The interviews include descriptions of apartments in tenements and public housing and neighborhoods in the LES, discussions of single and dual parent households and divorce in the early 20th century, and relations between Jewish residents of the LES with other ethnic and religious groups in the neighborhood. Narrators discuss social and leisure activities in the LES, including the Yiddish theatre, and the importance of the settlement houses to residents of the LES. Narrators describe paid and unpaid work inside and outside of the home, immigration and migration experiences, labor union activity, and political activism. Many of the interviews contain discussions surrounding Jewish identity in terms of religious and cultural traditions, in particular narrators comparing their experiences as first-generation Americans with their parents’ experiences as immigrants.

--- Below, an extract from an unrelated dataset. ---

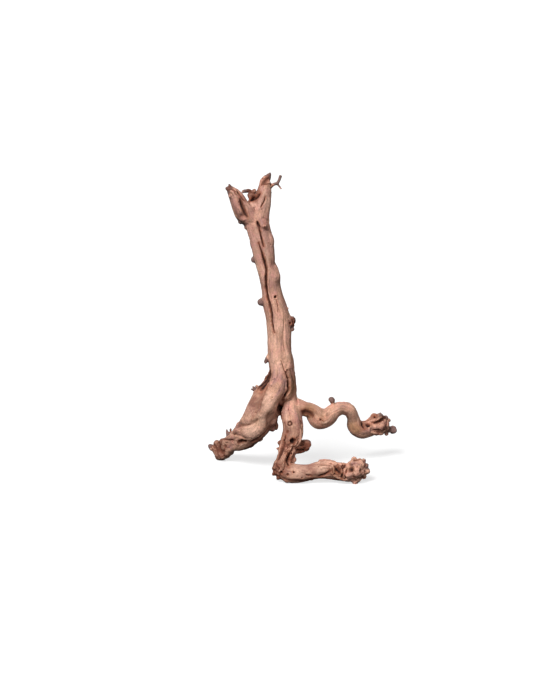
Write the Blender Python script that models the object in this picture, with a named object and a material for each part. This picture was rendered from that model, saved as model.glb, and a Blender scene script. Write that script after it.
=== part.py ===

The interviews conducted in 1991 focus on the Henry Street Settlement in the LES. The narrators were staff, board members, teachers and former students of the Music School, participants in the Home Planning Workshop, and members of the Henry Street Oldtimers. These interviews cover a wide range of topics relating to the Settlement and the LES, with the majority focusing on the narrators’ memories of staff, programs, activities, and events at the Settlement between the 1910s and the 1940s and the importance of the Settlement to the residents of the LES. Many of the narrators discuss their memories of Helen Hall, the director of the Settlement between 1933 and 1967. The narrators include early residents of the Vladeck Houses in the LES who compare the apartments as they were in 1940 and at the time of the interview.

The interviews conducted in 1993 focus on life in the tenements in the LES between the 1910s and the 1930s. The interviews include vivid descriptions of the layouts of the apartments and living arrangements within them. Narrators describe the neighborhoods and stores in the LES and discuss education and social activities in the LES.